● **TASK INPUTS**:
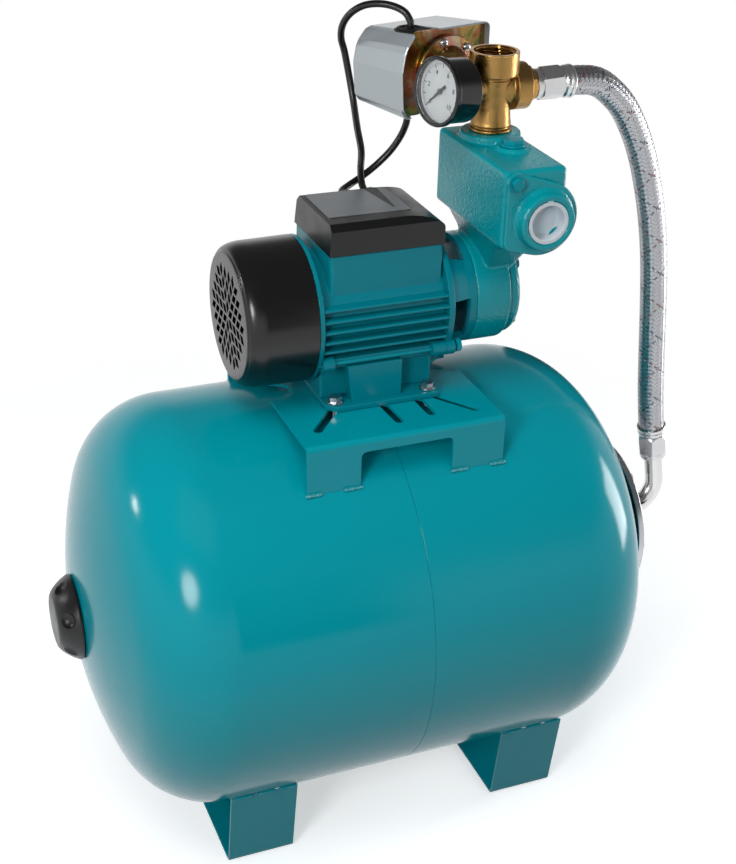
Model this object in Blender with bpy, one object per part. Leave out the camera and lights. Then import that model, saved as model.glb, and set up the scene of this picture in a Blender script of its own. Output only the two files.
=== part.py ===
# Booster pump set: a self-priming electric pump on a platform that is welded to a horizontal
# diaphragm tank, with a five-way brass fitting, pressure gauge, pressure switch and braided hose.
#
# Sizes are millimetres until a piece is finished, when its mesh becomes metres. X runs along the
# tank, Y away from the viewer and Z up. Pieces are drawn from the middle of the tank, and each
# finished piece is then moved so that the origin lies on the floor under the middle of the whole.
from math import asin, atan2, cos, degrees, pi, radians, sin, sqrt, tan

import bmesh
import bpy
from mathutils import Matrix, Vector

MM = 0.001
GAP = 0.3                      # clearance between pieces that touch

# Sides of a round piece, by its size
LARGE = 32
MEDIUM = 20
SMALL = 12
TINY = 8

# Tank
TANK_RADIUS = 180.0
TANK_WALL = 1.5
TANK_AXIS_HEIGHT = 215.0       # above the floor
LEFT_POLE = 251.0              # from the seam's datum to the outside of the left end
LEFT_CROWN = 420.0
LEFT_KNUCKLE = 76.0
RIGHT_POLE = 247.0
RIGHT_CROWN = 315.0
RIGHT_KNUCKLE = 86.0
SEAM_X = 4.0
VALVE_HOLE = 7.0
NECK_RADIUS = 54.0
NECK_BORE = 48.0
NECK_REACH = 5.0               # the neck's face beyond the right pole
NECK_RIM = 70.0
NECK_RIM_THICK = 5.0
MEMBRANE_WALL = 2.5
MEMBRANE_LIP = 3.4
MEMBRANE_RADIUS = 152.0
MEMBRANE_LENGTH = 430.0
FLANGE_RADIUS = 75.0
FLANGE_THICK = 6.0
FLANGE_HUB = 17.0
FLANGE_HUB_LENGTH = 6.0

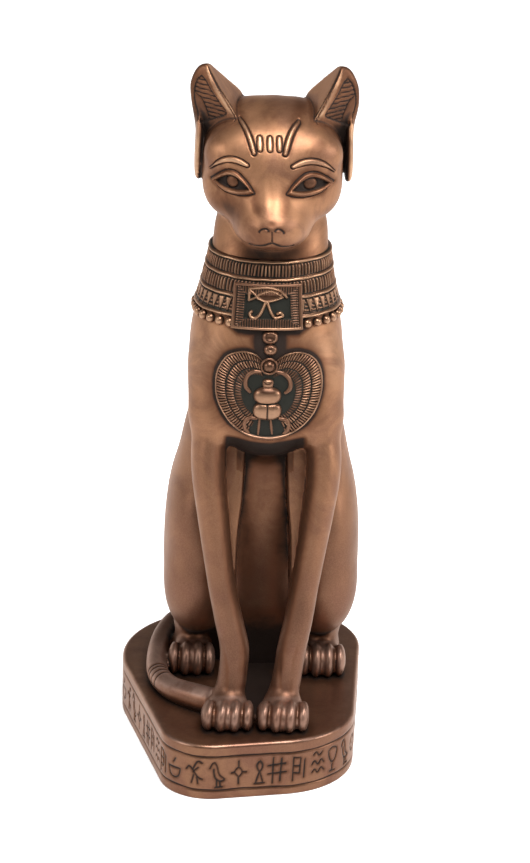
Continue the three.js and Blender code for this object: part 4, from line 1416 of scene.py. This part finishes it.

● **OBJECTIVE**: Scan the material above for the word "with". Copy each line where it occurs.

● **WORKED SOLUTION**:
Model this object in Blender with bpy, one object per part. Leave out the camera and lights. Then import that model, saved as model.glb, and set up the scene of this picture in a Blender script of its own. Output only the two files.
# diaphragm tank, with a five-way brass fitting, pressure gauge, pressure switch and braided hose.